Dynamic Compression Behavior of a Mg–Gd-Based Alloy at Elevated Temperature

Abstract

The dynamic compression behavior and microstructure evolution at 400 °C of an extruded Mg–8Gd–4Y–Nd–Zr alloy with different tempers were investigated. The peak-aged samples exhibit the highest compressive strength, followed by as-extruded samples and over-aged samples. The highest dynamic compressive strength of 582 MPa was achieved by peak-aged sample compressed at 1224 s−1. The high strength was attributed to the formation of abundant thermally stable βʹ precipitates and some dynamic precipitates. The dynamic compressive strength of peak-aged sample and over-aged sample is not sensitive to strain rates, while that of the as-extruded sample is sensitive to strain rates. The dynamic compressive strength of the as-extruded alloy can reach 535 MPa when compressed at 2024 s−1. The high strength was mainly ascribed to the formation of numerous dynamic precipitates and the work hardening effect caused by dislocations.
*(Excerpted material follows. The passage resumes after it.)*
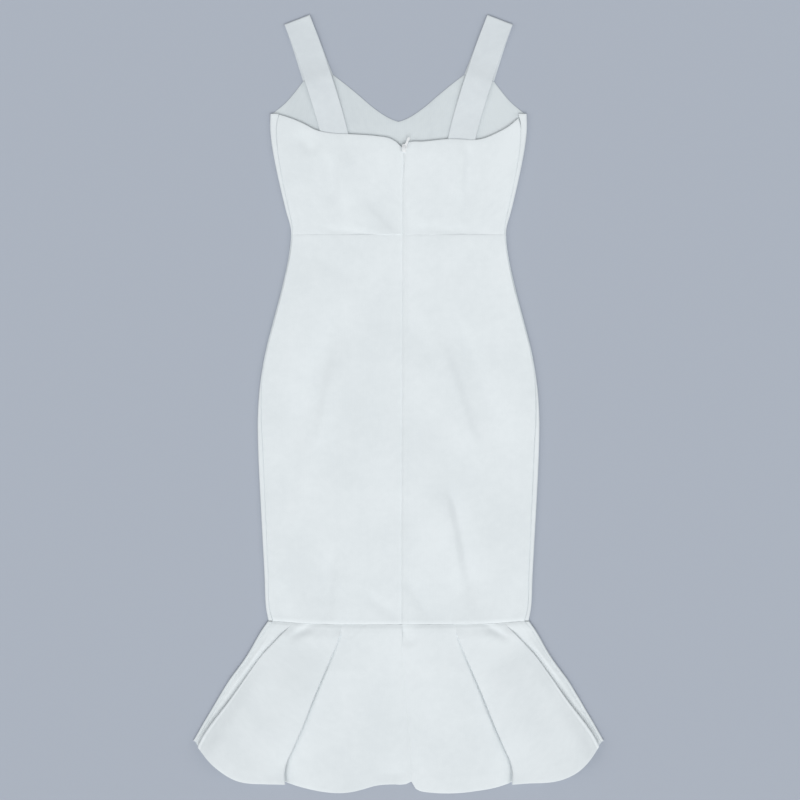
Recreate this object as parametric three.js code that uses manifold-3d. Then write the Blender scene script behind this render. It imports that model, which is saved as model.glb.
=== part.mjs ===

The cracks are composed of crack that is 45° to loading direction on the cylindrical surface and crack on the compressed surface. Microstructure observation indicates that the crack was easily propagated along the interface between the adiabatic shear band and matrix, grain boundaries. The equilibrium phase β in over-aged sample was unable to hinder the crack propagation.